Entries with model source code

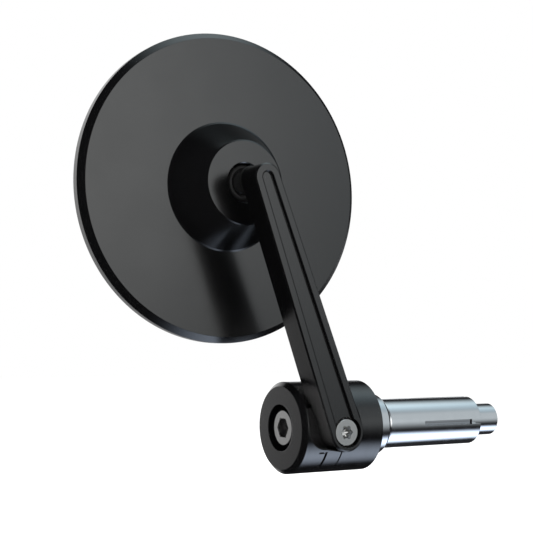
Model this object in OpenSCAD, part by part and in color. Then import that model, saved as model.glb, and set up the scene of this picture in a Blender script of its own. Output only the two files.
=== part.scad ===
// Bar end mirror: a round mirror head on a ball joint, a slim arm that tilts on a
// pivot screw in the bar end weight, and an expanding insert that grips inside the bar.
// +X runs along the bar, inwards; -Y is the back of the mirror; +Z is up.
// The origin lies on the bar axis, where the plain part of the insert begins.

/* [Bar insert] */
// Outer diameter of the slotted sleeve
sleeve_d = 14.5; // [13.5:0.1:15.5]
// Length of the plain part of the sleeve
sleeve_len = 34.4; // [30:0.2:42]
// Size of the chamfer at the sleeve's inner end
sleeve_chamfer = 0.3; // [0.1:0.05:0.5]
// Length of the tapered shoulder behind the weight
shoulder_len = 6.7; // [5:0.1:9]
// Diameter of the shoulder where it meets the weight
shoulder_d = 18.4; // [17.8:0.1:19.4]
// Diameter of the shoulder before the bevel at its end
shoulder_end_d = 17.7; // [17:0.1:17.8]
// Height of the bevel at the shoulder's end
shoulder_bevel = 0.4; // [0.2:0.05:0.6]
// Length of the short cone at the foot of the shoulder's face
foot_len = 0.9; // [0.5:0.1:1.5]
// Height of that cone above the plain sleeve
foot_h = 0.5; // [0.3:0.05:0.7]
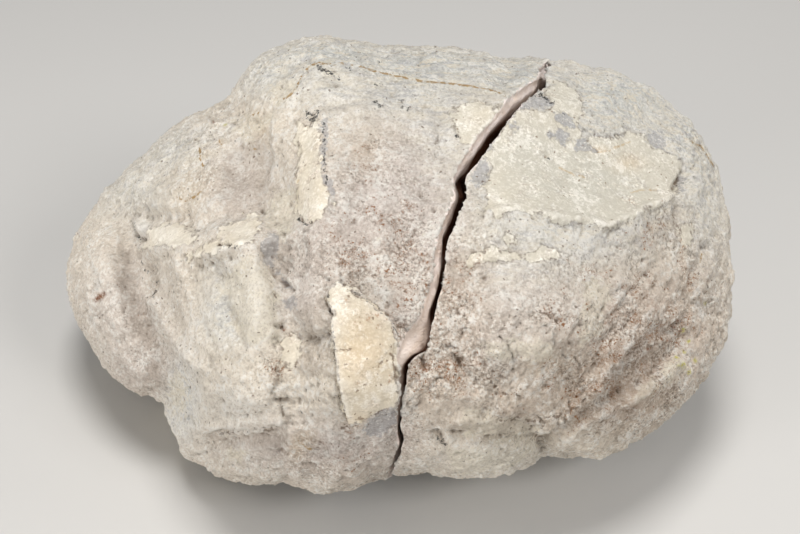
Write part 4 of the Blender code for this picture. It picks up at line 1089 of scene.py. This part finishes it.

(Task to carry out) From the opening line of the data above, please print each line as written up to and including the line that contains "the insert begins.", and nothing more.

(Written reply)
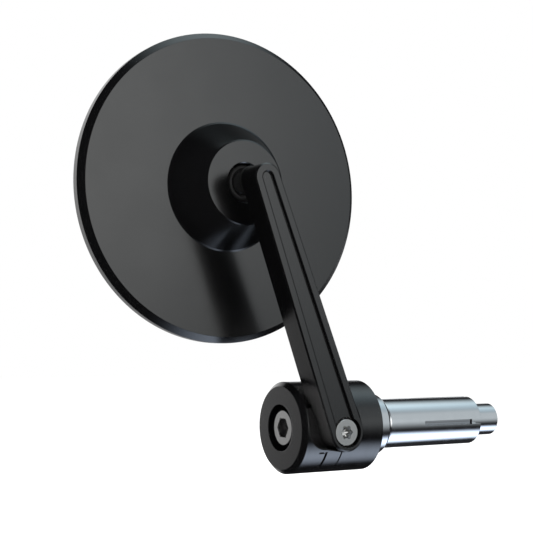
Model this object in OpenSCAD, part by part and in color. Then import that model, saved as model.glb, and set up the scene of this picture in a Blender script of its own. Output only the two files.
=== part.scad ===
// Bar end mirror: a round mirror head on a ball joint, a slim arm that tilts on a
// pivot screw in the bar end weight, and an expanding insert that grips inside the bar.
// +X runs along the bar, inwards; -Y is the back of the mirror; +Z is up.
// The origin lies on the bar axis, where the plain part of the insert begins.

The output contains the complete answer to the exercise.